- **Given task**:
Quote exactly the lines between the line containing "hollow.part, above_rim.part], mode=Mode.SUBTRACT)" and the line containing "before = set(bpy.data.objects)", counting those two lines as part of the range. Leave the rest out.

------------------------------

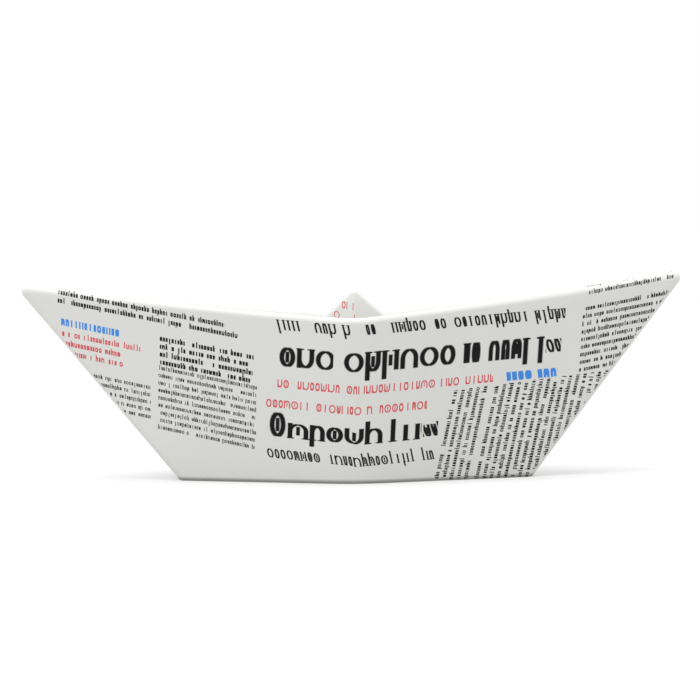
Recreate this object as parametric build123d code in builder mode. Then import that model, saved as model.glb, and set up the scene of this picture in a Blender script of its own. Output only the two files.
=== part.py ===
# A glazed ceramic boat in the form of a folded paper boat, slip cast in one piece.
#
# The frame: +X runs from the stern to the bow, +Y to the boat's far side, +Z up.
# The origin is on the ground, under the middle of the keel.
#
# Like the folded sheet that it copies, the boat is one wall, which runs from the rim down
# the side, turns at the keel, and climbs again as the four faces of the middle peak. The
# peak is hollow from underneath, and the boat stands on the narrow foot along the keel turn.

import os

from build123d import *

# --- driving dimensions, millimetres ---

keel_half_length = 90.7  # centre to the sharp keel corner, at the ground
keel_half_beam = 29.0  # centre to the sharp side fold, at the ground
bow_overhang = 74.8  # how far the sharp bow runs out past the keel corner
bow_height = 96.2  # rim height where that bow ends
stern_overhang = 76.1
stern_height = 92.9
midship_height = 73.3  # rim height at the side folds, before the bend is rounded
rim_sag = 1.5  # how far each half of the rim hangs below its chord
rim_bend_radius = 60.0  # where the two halves of the rim meet

wall = 5.0  # the hull's sides
peak_wall = 5.0
foot_width = 4.8  # from the outside to the hollow, square to the side

peak_height = 90.5  # where the peak's sharp ridges would meet
trough_floor_side = 11.0  # floor between side and peak, at the side folds
trough_floor_bow = 16.5  # the same floor at its bow end
trough_floor_stern = 13.5

side_fold_radius = 40.0  # soft upright fold in the middle of each side, outside
stem_radius = 5.0  # bow and stern edges, outside
stem_inner_radius = 3.0
rim_radius = min(2.2, 0.44 * wall, 0.45 * stem_radius)  # the wall and the stems limit it
peak_edge_radius = 2.2  # the four ridges of the peak, and its tip
valley_radius = 2.0  # where the peak meets the inside of the hull
foot_outer_radius = 1.2
foot_inner_radius = 1.0
hollow_edge_radius = 1.6

# --- construction limits: tools reach past the boat, and are cut away ---

tool_length = 3 * (keel_half_length + max(bow_overhang, stern_overhang))
tool_top = 1.3 * max(bow_height, stern_height, peak_height)
underground = 10.0  # a tool that passes through the foot starts this far below it

# For each end, +1 the bow and -1 the stern: overhang, rim height, trough floor.
ends = {
    1: (bow_overhang, bow_height, trough_floor_bow),
    -1: (stern_overhang, stern_height, trough_floor_stern),
}
sides = (-1, 1)  # near and far


def plane_through(fold_point, end_point, third_point):
    """The plane through three points, facing away from the middle of the boat."""
    outward = (end_point - fold_point).cross(third_point - fold_point)
    if outward.dot(fold_point) < 0:
        outward = -outward
    return Plane(origin=fold_point, z_dir=outward)


def hull_plane(side, end):
    """A quarter of the hull's outside, through its share of the keel line and the stem."""
    overhang, height, _ = ends[end]
    return plane_through(
        Vector(0, side * keel_half_beam, 0),
        Vector(end * keel_half_length, 0, 0),
        Vector(end * (keel_half_length + overhang), 0, height),
    )


def peak_plane(side, end):
    """A face of the peak. It starts from the trough floor, on the inside of the hull."""
    _, _, end_floor = ends[end]
    inner = hull_plane(side, end).offset(-wall)
    level = inner.z_dir.dot(inner.origin)
    fold_reach = (level - inner.z_dir.Z * trough_floor_side) / inner.z_dir.Y
    end_reach = (level - inner.z_dir.Z * end_floor) / inner.z_dir.X
    return plane_through(
        Vector(0, fold_reach, trough_floor_side),
        Vector(end_reach, 0, end_floor),
        Vector(0, 0, peak_height),
    )


hull_planes = [hull_plane(side, end) for side in sides for end in ends]
peak_planes = [peak_plane(side, end) for side in sides for end in ends]


def trimmed_block(planes, bottom):
    """A block cut down to the inner side of every plane."""
    with Locations((0, 0, bottom)):
        Box(
            tool_length,
            tool_length,
            tool_top - bottom,
            align=(Align.CENTER, Align.CENTER, Align.MIN),
        )
    for plane in planes:
        split(bisect_by=plane, keep=Keep.BOTTOM)


def folded_block(planes, bottom, fold_radius, end_radius):
    """A trimmed block with its side folds rounded first, and then its two end edges."""
    trimmed_block(planes, bottom)
    for at_sides, radius in ((True, fold_radius), (False, end_radius)):
        slanting = edges().filter_by(lambda edge: abs(edge.tangent_at(0.5).Z) > 0.2)
        groups = slanting.group_by(lambda edge: round(abs(edge.center().Y), 1))
        fillet(groups[-1] if at_sides else groups[0], radius)


with BuildPart() as outside:
    folded_block(hull_planes, 0, side_fold_radius, stem_radius)
    fillet(faces().filter_by(Axis.Z).sort_by(Axis.Z)[0].edges(), foot_outer_radius)

with BuildPart() as inside:
    inner_planes = [plane.offset(-wall) for plane in hull_planes]
    folded_block(inner_planes, 0, side_fold_radius - wall, stem_inner_radius)

# A block that is made too small by its edge radius and then grown by it has that radius
# on every edge, and a ball of that radius at its tip.

with BuildPart() as peak:
    core_planes = [plane.offset(-peak_edge_radius) for plane in peak_planes]
    trimmed_block(core_planes, -underground)
    offset(amount=peak_edge_radius, kind=Kind.ARC)

with BuildPart() as hollow:
    under_peak = [plane.offset(-peak_wall - hollow_edge_radius) for plane in peak_planes]
    inside_foot = [plane.offset(-foot_width - hollow_edge_radius) for plane in hull_planes]
    trimmed_block(under_peak + inside_foot, -underground)
    offset(amount=hollow_edge_radius, kind=Kind.ARC)

with BuildPart() as trough:
    add(inside.part)
    add(peak.part, mode=Mode.SUBTRACT)
    highest_floor = max(trough_floor_side, trough_floor_bow, trough_floor_stern)
    lowest_floor = min(trough_floor_side, trough_floor_bow, trough_floor_stern)
    floor_band = (lowest_floor - valley_radius, highest_floor + 2 * valley_radius)
    fillet(edges().filter_by_position(Axis.Z, *floor_band), valley_radius)

with BuildPart() as above_rim:
    with BuildSketch(Plane.XZ) as rim_profile:
        with BuildLine():
            stern_tip = (-keel_half_length - stern_overhang, stern_height)
            bow_tip = (keel_half_length + bow_overhang, bow_height)
            middle = (0, midship_height)
            SagittaArc(stern_tip, middle, -rim_sag)
            SagittaArc(middle, bow_tip, -rim_sag)
            Polyline(
                bow_tip,
                (tool_length / 2, bow_height),
                (tool_length / 2, tool_top),
                (-tool_length / 2, tool_top),
                (-tool_length / 2, stern_height),
                stern_tip,
            )
        make_face()
        fillet(vertices().sort_by_distance((0, midship_height))[0], rim_bend_radius)
    extrude(amount=tool_length / 2, both=True)
    add(peak.part, mode=Mode.SUBTRACT)

with BuildPart() as boat:
    add(outside.part)
    add([trough.part, hollow.part, above_rim.part], mode=Mode.SUBTRACT)
    foot = faces().filter_by(Axis.Z).sort_by(Axis.Z)[0]
    fillet(foot.inner_wires()[0].edges(), foot_inner_radius)
    upward = faces().filter_by(lambda face: face.normal_at().Z > 0.9)
    rim = upward.filter_by(lambda face: abs(face.center().X) + abs(face.center().Y) > stem_radius)
    rim = rim.filter_by_position(Axis.Z, midship_height - rim_sag - 5, tool_top)
    rim_edges = [edge for face in rim for edge in face.edges()]
    fillet([edge for edge in rim_edges if rim_edges.count(edge) == 1], rim_radius)

boat.part.label = "boat"
os.makedirs("parts", exist_ok=True)
export_step(boat.part, "parts/boat.step")
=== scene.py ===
import math

import bpy
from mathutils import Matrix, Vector


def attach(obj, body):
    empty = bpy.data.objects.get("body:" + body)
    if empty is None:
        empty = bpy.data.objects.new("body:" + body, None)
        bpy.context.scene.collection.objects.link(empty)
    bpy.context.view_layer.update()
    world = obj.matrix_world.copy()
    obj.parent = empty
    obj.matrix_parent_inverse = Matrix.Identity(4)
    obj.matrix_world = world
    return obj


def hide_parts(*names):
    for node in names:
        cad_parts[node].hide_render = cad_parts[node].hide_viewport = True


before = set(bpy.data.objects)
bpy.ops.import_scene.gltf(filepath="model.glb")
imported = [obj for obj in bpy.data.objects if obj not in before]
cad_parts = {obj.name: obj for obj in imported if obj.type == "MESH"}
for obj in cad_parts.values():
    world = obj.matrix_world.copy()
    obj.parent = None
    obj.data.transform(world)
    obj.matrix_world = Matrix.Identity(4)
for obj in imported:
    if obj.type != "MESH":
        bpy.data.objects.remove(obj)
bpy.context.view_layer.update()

# metres; the casting follows the model's own sizes
hull = {
    "keelHalfLength": 0.0921,
    "keelHalfBeam": 0.0290,
    "bowRake": 0.7677,        # how far the stem runs out for each metre that it climbs
    "sternRake": 0.8262,
    "bowHeight": 0.0968,      # the rim where the sharp stem would end
    "sternHeight": 0.0934,
    "sternBulge": 0.0012,     # how far the stern's stem bows out between keel and rim
    "middleHeight": 0.0733,   # the rim at the side folds
    "rimSag": 0.0015,
    "rimBend": 0.0040,        # how wide the rim's two halves blend
    "levelWall": 0.00517,     # the wall's thickness, measured level
    "stemRadius": 0.0050,
    "stemInnerRadius": 0.0030,
    "foldRadius": 0.0400,
    "rimRadius": 0.0023,
    "tipRadius": 0.0032,      # the rim's rounding at bow and stern
    "footWidth": 0.00496,
    "footRadius": 0.0011,
    "peakHeight": 0.0905,     # where the sharp ridges would meet
    "peakWall": 0.0050,
    "ballDrop": 3.288,        # how far a ball on the peak's axis sinks for each metre of its radius
    "ridgeRadius": 0.0022,
    "valleySide": 0.0110,     # the trough's floor at the side folds
    "valleyBow": 0.0165,
    "valleyStern": 0.0135,
    "valleyRadius": 0.0020,
    "shoulderSide": 0.0014,   # where the hollow turns from the hull's lean to the peak's
    "shoulderBow": 0.0063,
    "shoulderStern": 0.0040,
    "hollowRadius": 0.0016,
    "waviness": 0.00022,      # the casting's unevenness
}
# how the mesh is worked out from those sizes: shares, and metres in the last three
making = {
    "seam": 0.001,            # keeps the grid's rows off the borders between a quarter's stretches
    "rimPasses": 3,           # steps that find the rim's height
    "cornerLimit": 0.45,      # the most of a straight run that a rounded corner may take
    "rimInLimit": 0.36,
    "rimOutLimit": 0.62,
    "tipBlend": 0.4,          # from this share of the stem's turn, the tip's rounding gives way
    "weld": 0.00001,          # points closer than this are joined
    "calmHeight": 0.003,      # the casting is true up to here, and its unevenness starts above
    "calmBlend": 0.010,
}
waves = {"Scale": 24.0, "Detail": 1.0, "Roughness": 0.4}
quarters = 4
steps = {"stem": 7, "flank": 50, "fold": 4}  # the grid's steps in each quarter of the plan
sectionSteps = {
    "tip": 6, "face": 20, "valley": 8, "inside": 20, "rimIn": 7, "rimTop": 1, "rimOut": 8,
    "outside": 24, "footOut": 5, "foot": 1, "footIn": 5, "shoulder": 3, "hollow": 18, "hollowTop": 4,
}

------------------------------

- **Task result**:
    add([trough.part, hollow.part, above_rim.part], mode=Mode.SUBTRACT)
    foot = faces().filter_by(Axis.Z).sort_by(Axis.Z)[0]
    fillet(foot.inner_wires()[0].edges(), foot_inner_radius)
    upward = faces().filter_by(lambda face: face.normal_at().Z > 0.9)
    rim = upward.filter_by(lambda face: abs(face.center().X) + abs(face.center().Y) > stem_radius)
    rim = rim.filter_by_position(Axis.Z, midship_height - rim_sag - 5, tool_top)
    rim_edges = [edge for face in rim for edge in face.edges()]
    fillet([edge for edge in rim_edges if rim_edges.count(edge) == 1], rim_radius)

boat.part.label = "boat"
os.makedirs("parts", exist_ok=True)
export_step(boat.part, "parts/boat.step")
=== scene.py ===
import math

import bpy
from mathutils import Matrix, Vector


def attach(obj, body):
    empty = bpy.data.objects.get("body:" + body)
    if empty is None:
        empty = bpy.data.objects.new("body:" + body, None)
        bpy.context.scene.collection.objects.link(empty)
    bpy.context.view_layer.update()
    world = obj.matrix_world.copy()
    obj.parent = empty
    obj.matrix_parent_inverse = Matrix.Identity(4)
    obj.matrix_world = world
    return obj


def hide_parts(*names):
    for node in names:
        cad_parts[node].hide_render = cad_parts[node].hide_viewport = True


before = set(bpy.data.objects)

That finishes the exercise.